Across the continent, June was the cruelest month. So far. In Rome, tourists rotated around the city’s sites as if spinning in an outdoor microwave. Opera singers in Verona passed out in their costumes.
But Spain has become the least fun-in-the-sun destination. Temperatures in the southwestern city of El Granado reached nearly 115 degrees (46 degrees Celsius), a national record for June. And there were other grim metrics. Last year, floods in Valencia killed more than 200 people; this year, experts say excess deaths, especially among the ailing and elderly, have risen sharply with the temperatures.
Climate change is also transforming the Spanish landscape, including the beach in Montgat, where increasingly frequent storms have washed much of the sand away.
Barcelona, only a few miles away, has reported losing 30,000 square meters of sand over the past five years. Marina d’Or, outside Valencia farther south, was envisioned by developers and families across Spain as a seaside resort, an emblem of the country’s beach holidays. Now, storms have washed some of its beaches away, too. Experts have estimated the loss of hundreds of thousands of square meters of beach across the country, and warned about desertification.
Spain knows it has a problem. In a time of right-wing opposition to Europe’s environment-protecting Green Deal regulations — “greenlash,” it has been called — the progressive government of Spain has embraced an ecological transition.
The government, proud of its well-performing economy, is working to attract hundreds of billions of euros in investments in sustainable energy to create hundreds of thousands of new green jobs.

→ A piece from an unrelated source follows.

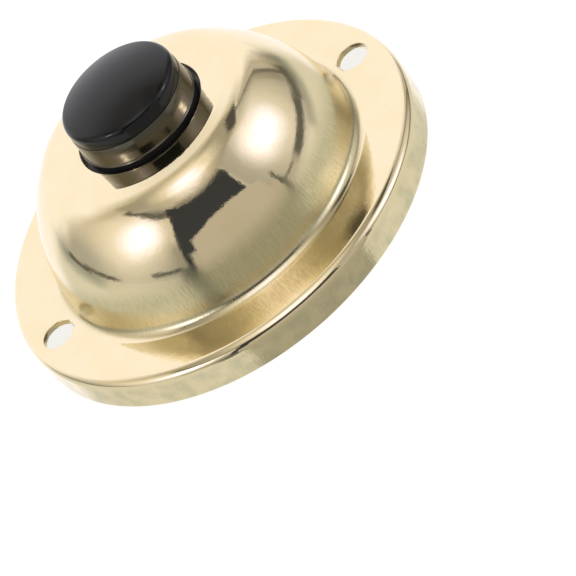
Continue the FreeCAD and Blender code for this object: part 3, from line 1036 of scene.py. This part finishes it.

It seeks to invest in temperature prediction systems to foresee heat waves, and to train health care workers who will be forced to treat more heat-related illnesses. It is trying to increase energy efficiency and reduce greenhouse gas emissions.
At more local levels, cities including Barcelona are also trying to mitigate the damage wrought by a changing climate.
Laia Bonet, the city’s first deputy mayor responsible for ecology and urban planning, said that Barcelona was “especially exposed to the effects of climate change,” and that it was working to address the reality of a hotter city with higher sea levels and eroded beaches.